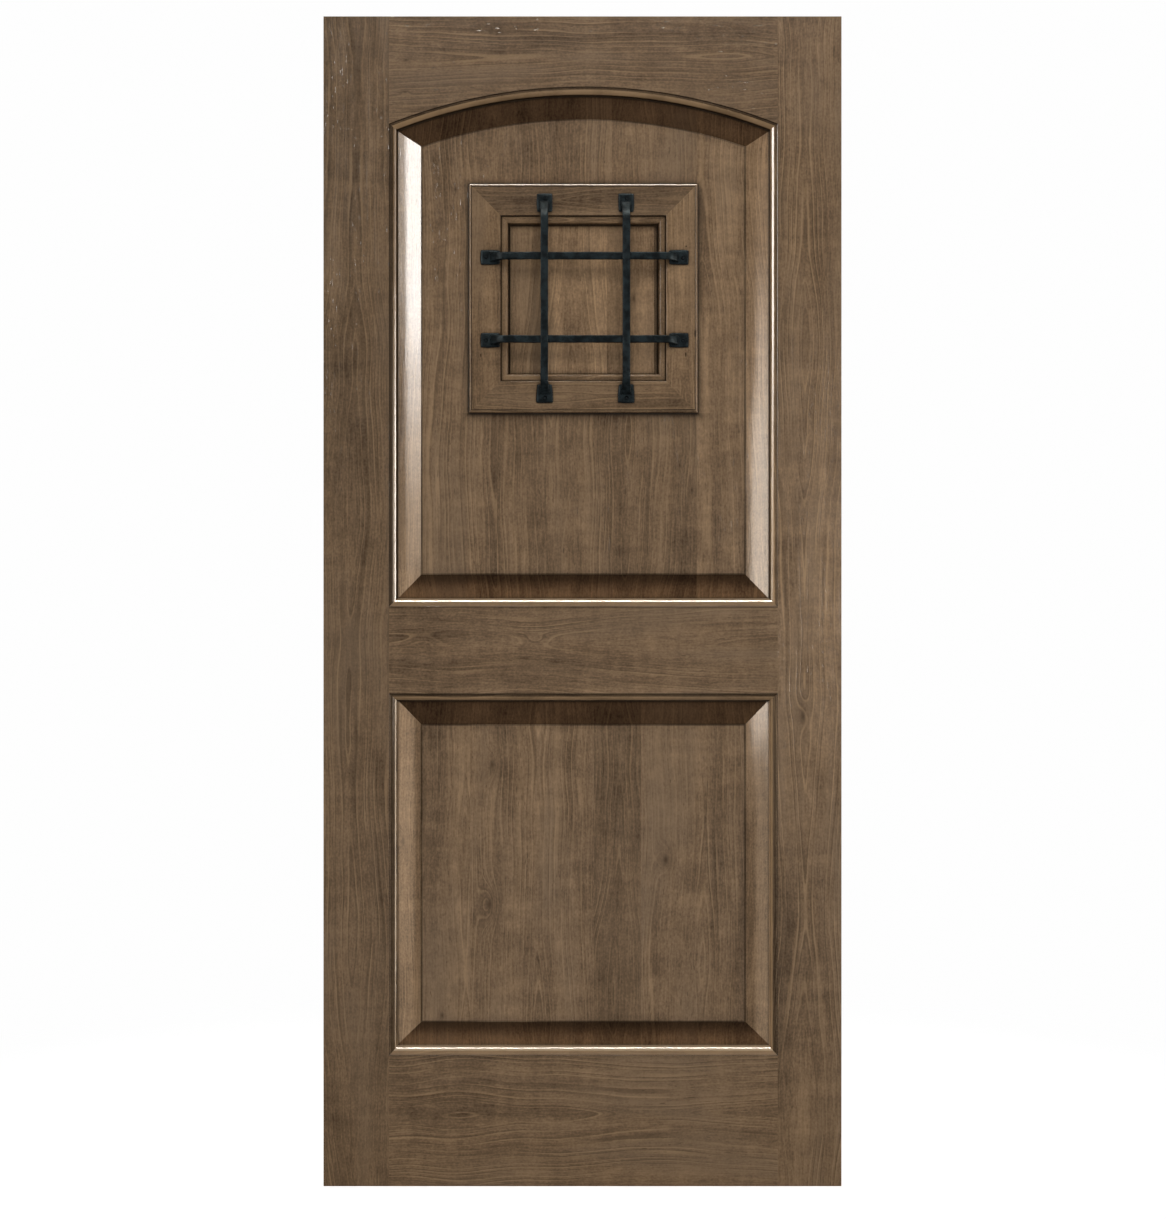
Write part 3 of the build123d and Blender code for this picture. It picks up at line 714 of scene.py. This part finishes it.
def mesh_object(name, bm, material, smooth=True):
    me = bpy.data.meshes.new(name)
    bm.normal_update()
    bm.to_mesh(me)
    bm.free()
    me.materials.append(material)
    if smooth:
        me.polygons.foreach_set("use_smooth", [True] * len(me.polygons))
    o = bpy.data.objects.new(name, me)
    scene.collection.objects.link(o)
    return o


def round_path(points, radius, step):
    """A polyline with its corners rounded, as evenly spaced points."""
    pts = [Vector(p) for p in points]
    fine = [pts[0]]
    for a, b, c in zip(pts, pts[1:], pts[2:]):
        r = min(radius, (a - b).length * 0.48, (c - b).length * 0.48)
        p, q = b + (a - b).normalized() * r, b + (c - b).normalized() * r
        for i in range(9):
            k = i / 8
            fine.append(p * (1 - k) ** 2 + b * 2 * k * (1 - k) + q * k**2)
    fine.append(pts[-1])
    out, carry = [fine[0]], 0.0
    for a, b in zip(fine, fine[1:]):
        length = (b - a).length
        d = step - carry
        while d <= length:
            out.append(a.lerp(b, d / length))
            d += step
        carry = (carry + length) % step
    if (out[-1] - fine[-1]).length > step * 0.3:
        out.append(fine[-1])
    return out


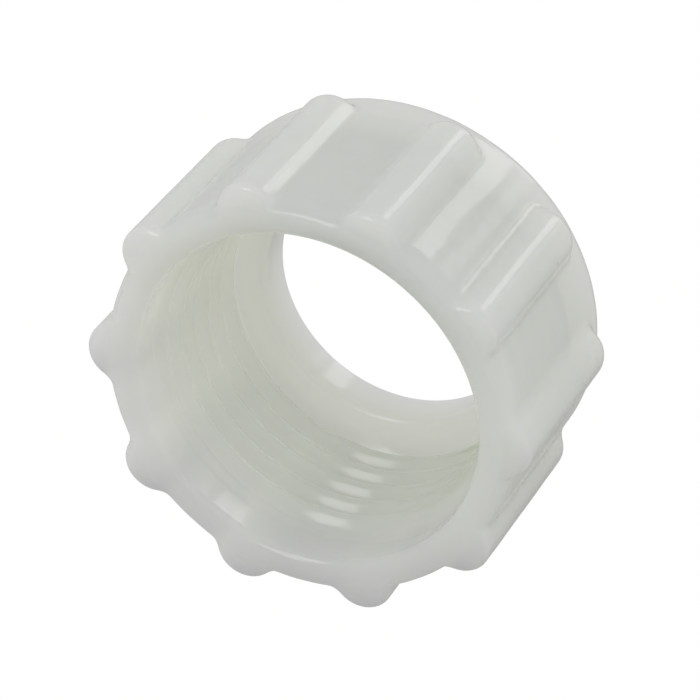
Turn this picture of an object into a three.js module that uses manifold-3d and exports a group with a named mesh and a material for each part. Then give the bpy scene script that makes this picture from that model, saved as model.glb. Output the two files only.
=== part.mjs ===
// Union nut for 3/4 inch garden-hose (3/4-11.5 NH) irrigation unions.
// One injection-moulded piece: a ribbed cup with a through-bore in its back flange,
// a seat for the union's flanged tailpiece and an internal right-hand helical thread.
// Millimetres, +Z along the nut's axis towards the open threaded end, z = 0 on the back face.
import * as THREE from 'three';
import { mergeVertices } from 'three/addons/utils/BufferGeometryUtils.js';
import Module from 'manifold-3d';

const wasm = await Module();
wasm.setup();

// ---------- driving dimensions ----------
const ROUND_STEPS = 60;          // facets round the axis, a multiple of the rib count

const HEIGHT = 19.1;             // back face to the crown of the front lip
const BODY_R_BACK = 16.28;       // body radius where the back fillet ends
const BODY_R_FRONT = 16.4;       // body radius where the lip rounding starts (mould draft)
const BACK_FILLET = 1.92;        // rounding between the body and the back face
const LIP_OUT_R = 0.95;          // outer lip rounding, measured radially
const LIP_OUT_Z = 1.75;          // outer lip rounding, measured along the axis
const LIP_LAND = 0.3;            // flat crown of the lip

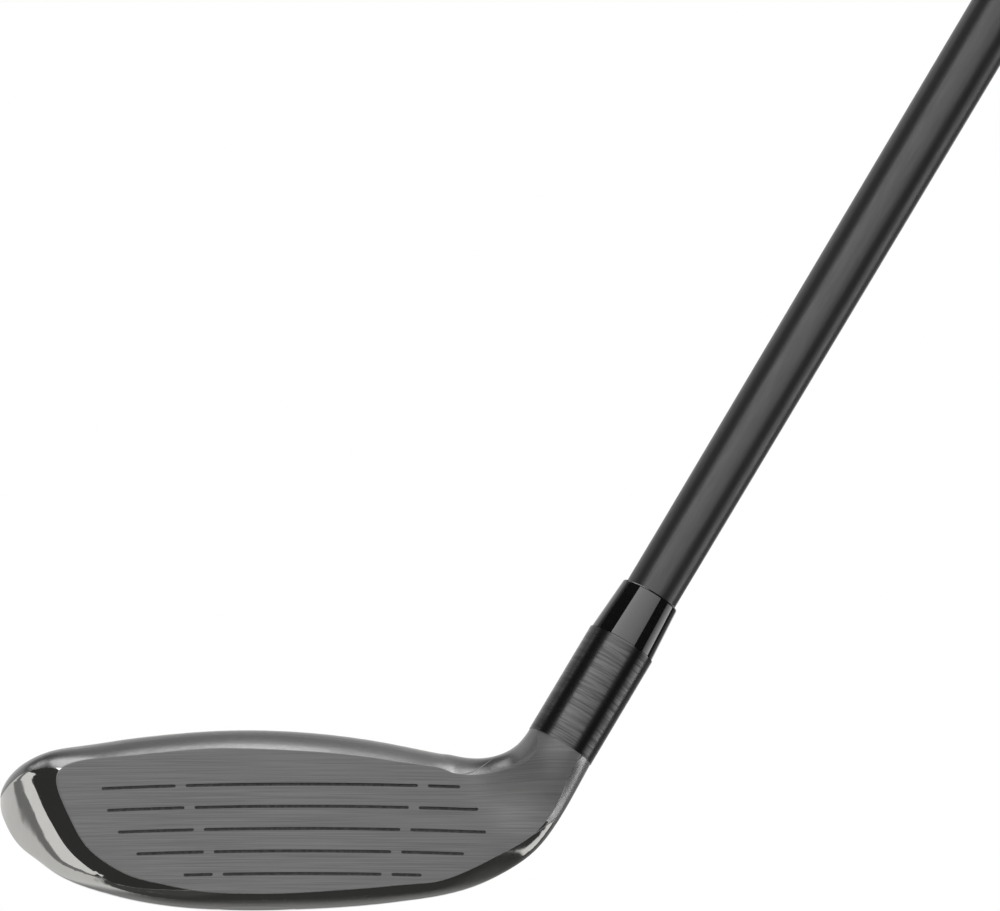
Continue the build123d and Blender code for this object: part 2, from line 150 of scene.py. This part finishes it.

++++

- PROBLEM STATEMENT -
Copy each line of the data exactly, leaving nothing out.

- RESPONSE TO THIS TASK -
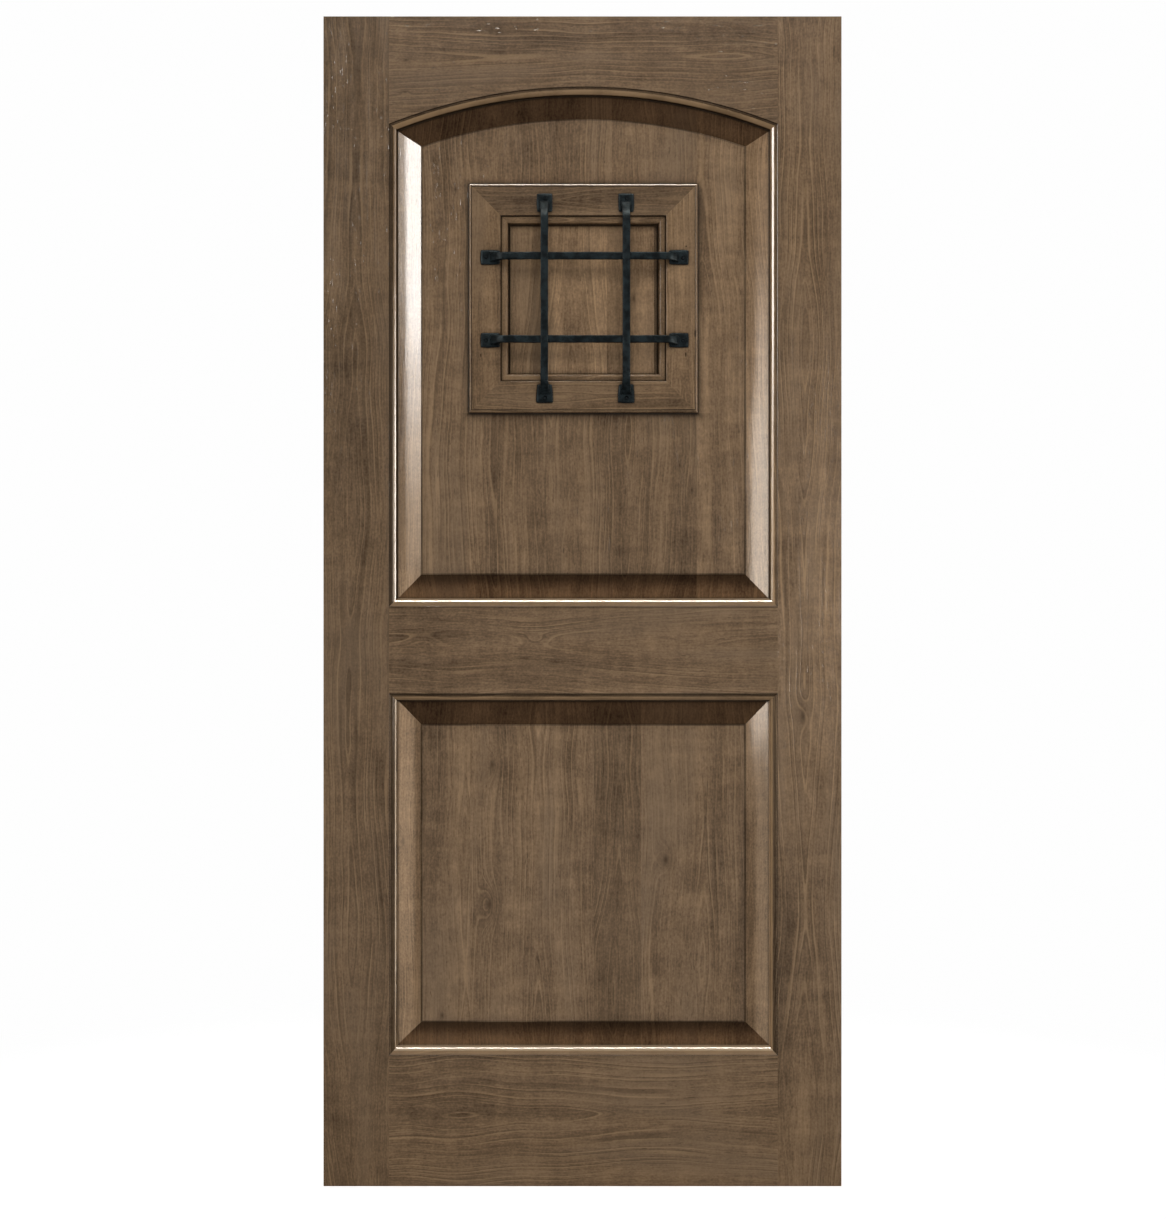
Write part 3 of the build123d and Blender code for this picture. It picks up at line 714 of scene.py. This part finishes it.
def mesh_object(name, bm, material, smooth=True):
    me = bpy.data.meshes.new(name)
    bm.normal_update()
    bm.to_mesh(me)
    bm.free()
    me.materials.append(material)
    if smooth:
        me.polygons.foreach_set("use_smooth", [True] * len(me.polygons))
    o = bpy.data.objects.new(name, me)
    scene.collection.objects.link(o)
    return o


def round_path(points, radius, step):
    """A polyline with its corners rounded, as evenly spaced points."""
    pts = [Vector(p) for p in points]
    fine = [pts[0]]
    for a, b, c in zip(pts, pts[1:], pts[2:]):
        r = min(radius, (a - b).length * 0.48, (c - b).length * 0.48)
        p, q = b + (a - b).normalized() * r, b + (c - b).normalized() * r
        for i in range(9):
            k = i / 8
            fine.append(p * (1 - k) ** 2 + b * 2 * k * (1 - k) + q * k**2)
    fine.append(pts[-1])
    out, carry = [fine[0]], 0.0
    for a, b in zip(fine, fine[1:]):
        length = (b - a).length
        d = step - carry
        while d <= length:
            out.append(a.lerp(b, d / length))
            d += step
        carry = (carry + length) % step
    if (out[-1] - fine[-1]).length > step * 0.3:
        out.append(fine[-1])
    return out


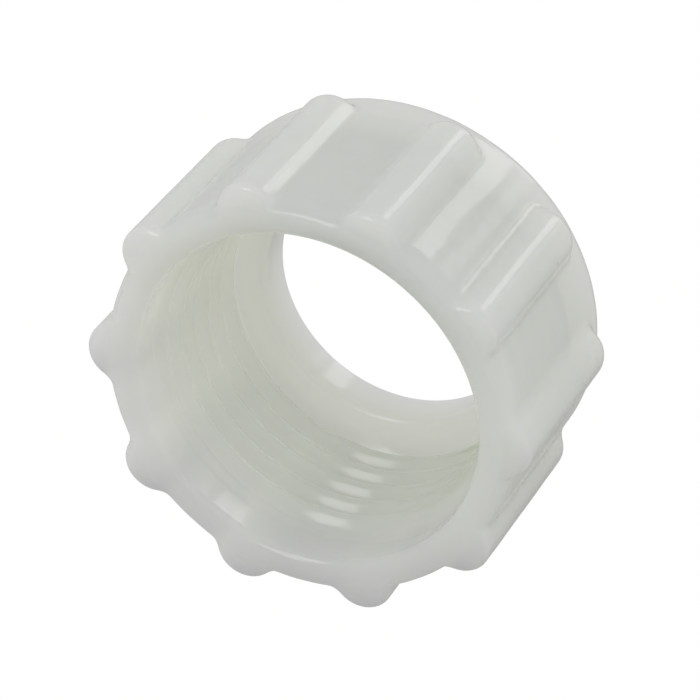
Turn this picture of an object into a three.js module that uses manifold-3d and exports a group with a named mesh and a material for each part. Then give the bpy scene script that makes this picture from that model, saved as model.glb. Output the two files only.
=== part.mjs ===
// Union nut for 3/4 inch garden-hose (3/4-11.5 NH) irrigation unions.
// One injection-moulded piece: a ribbed cup with a through-bore in its back flange,
// a seat for the union's flanged tailpiece and an internal right-hand helical thread.
// Millimetres, +Z along the nut's axis towards the open threaded end, z = 0 on the back face.
import * as THREE from 'three';
import { mergeVertices } from 'three/addons/utils/BufferGeometryUtils.js';
import Module from 'manifold-3d';

const wasm = await Module();
wasm.setup();

// ---------- driving dimensions ----------
const ROUND_STEPS = 60;          // facets round the axis, a multiple of the rib count

const HEIGHT = 19.1;             // back face to the crown of the front lip
const BODY_R_BACK = 16.28;       // body radius where the back fillet ends
const BODY_R_FRONT = 16.4;       // body radius where the lip rounding starts (mould draft)
const BACK_FILLET = 1.92;        // rounding between the body and the back face
const LIP_OUT_R = 0.95;          // outer lip rounding, measured radially
const LIP_OUT_Z = 1.75;          // outer lip rounding, measured along the axis
const LIP_LAND = 0.3;            // flat crown of the lip

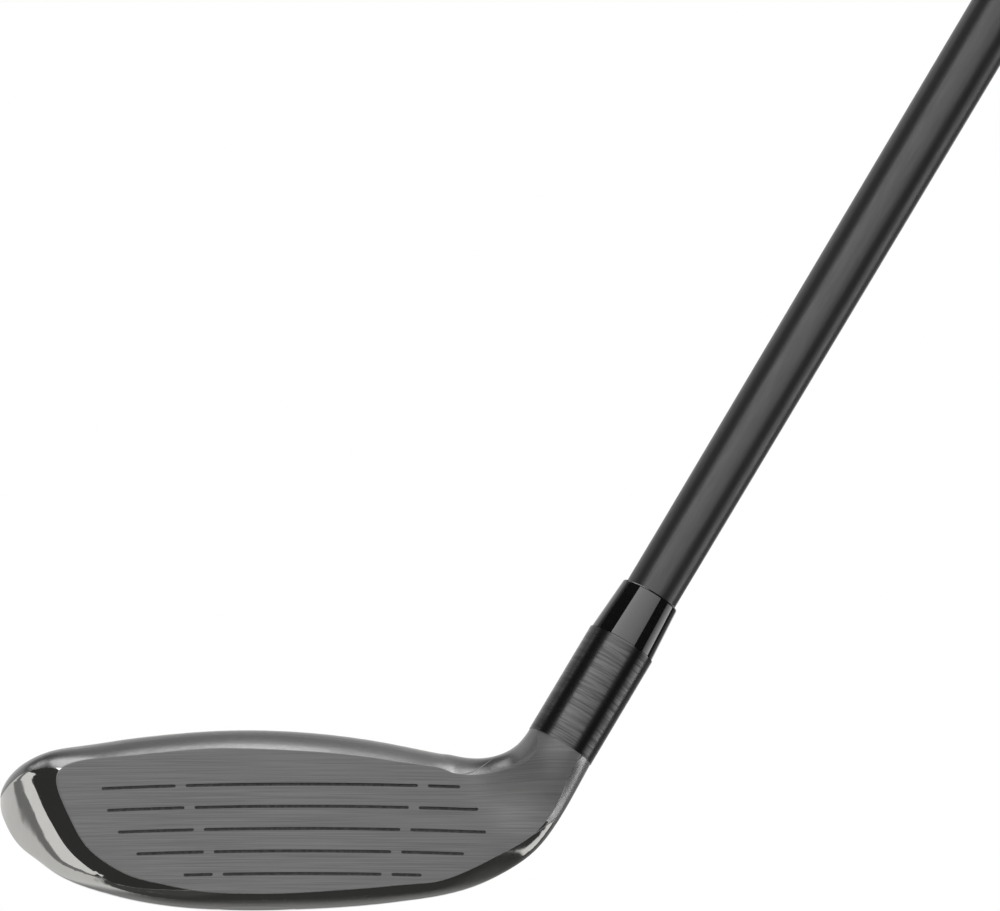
Continue the build123d and Blender code for this object: part 2, from line 150 of scene.py. This part finishes it.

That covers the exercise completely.